Al Ghazali said « Never have I dealt with anything more difficult than my own soul which sometimes helps me and sometimes opposes me ». I never knew how right that quote was before my soul got entangled with yours and I was made to test the boundaries of my own limitations while my soul urged me onward, beyond the unthinkable. I never knew that the contentment I once derived from living a simple life would be erased by the smouldering memories of the time we shared together. I never knew that I would live to see a day where I would be without you in my life.
Today, I look upon those moments of our shared hope with the unflinching eye of sobriety. Yet my sobriety hurts me like that of a perpetually drunken sailor would if he were to stop drinking all at once.
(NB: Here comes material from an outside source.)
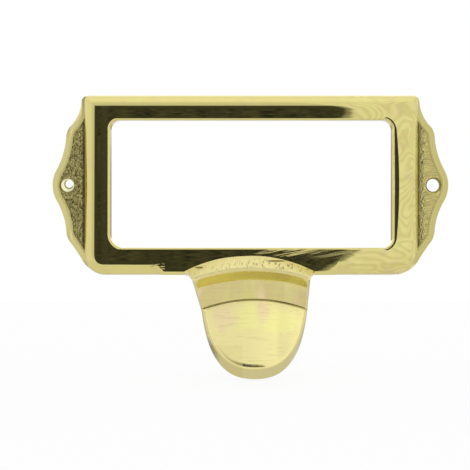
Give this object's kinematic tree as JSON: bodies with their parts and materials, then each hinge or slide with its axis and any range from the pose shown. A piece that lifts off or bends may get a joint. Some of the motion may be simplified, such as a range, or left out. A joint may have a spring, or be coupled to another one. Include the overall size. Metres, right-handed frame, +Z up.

My withdrawal symptoms are not visible to the world, they are etched in my heart and mind where I shiver alone, shaking with the grief of your loss. I live my life in a fever-clad nightmare tossing and turning in my mind, yearning to relive that shared hope once more. I live my life in the unhappily pregnant moment of realisation that I failed you.
A million gaps compose my essence now making it impossible for me to be whole again. When you were there, you were the matter between my gaps binding me together and allowing me to move around in the world with a sense of purpose. All purpose disappeared when I failed you. I keep repeating to myself that in another life we will be together again but that litany does nothing to thwart the agony of your absence. I move from one paradoxical situation to another not sure whether I should laugh or cry or perhaps do both at once to finally relieve the perpetual tension that my heart relives.
One day, I will have grown strong enough to pass your test. I know now that there is no turning back from that test. Once started, it must be completed. I know that the day will come and even if you are no longer around to watch me do it, I will fly. I have chosen the spot and the time of the year. It will be at the peak of the Mount Kailash and just before the snow starts melting. I will gather my strength, my memories of you and of our time together and I will spread out my wings and fly. The wind will echo through my outstretched wings and the snow will carry my shadow to its destiny.
The next spring, the letter is found by her mother who cries at the thought of the agony her daughter went through without a soul knowing about it. Her daughter had never returned from her trip to the Mount Kailash. Nobody knows what happened as a body was never found. Perhaps she had finally been able to fly away to a better world in her own way. Perhaps one day her body would be found under a heap of snow. Perhaps she had decided to go on a very long trip elsewhere without telling anyone where she was going.
The mother raises the letter to her lips and closes her eyes. Behind her eyelids she can clearly see the image of her daughter flying against the backdrop of the beautiful Mount Kailash. A tear rolls from her cheek and falls on the letter causing the ink to blot. The blot looks like the peak of a snowy mountain. The mother slowly opens her eyes and seeing the blot smiles a wane smile. It is like a message from her daughter telling her that everything is alright and that she is indeed flying, high above the Mount Kailash, her faith in herself and her knowledge of herself at their peak.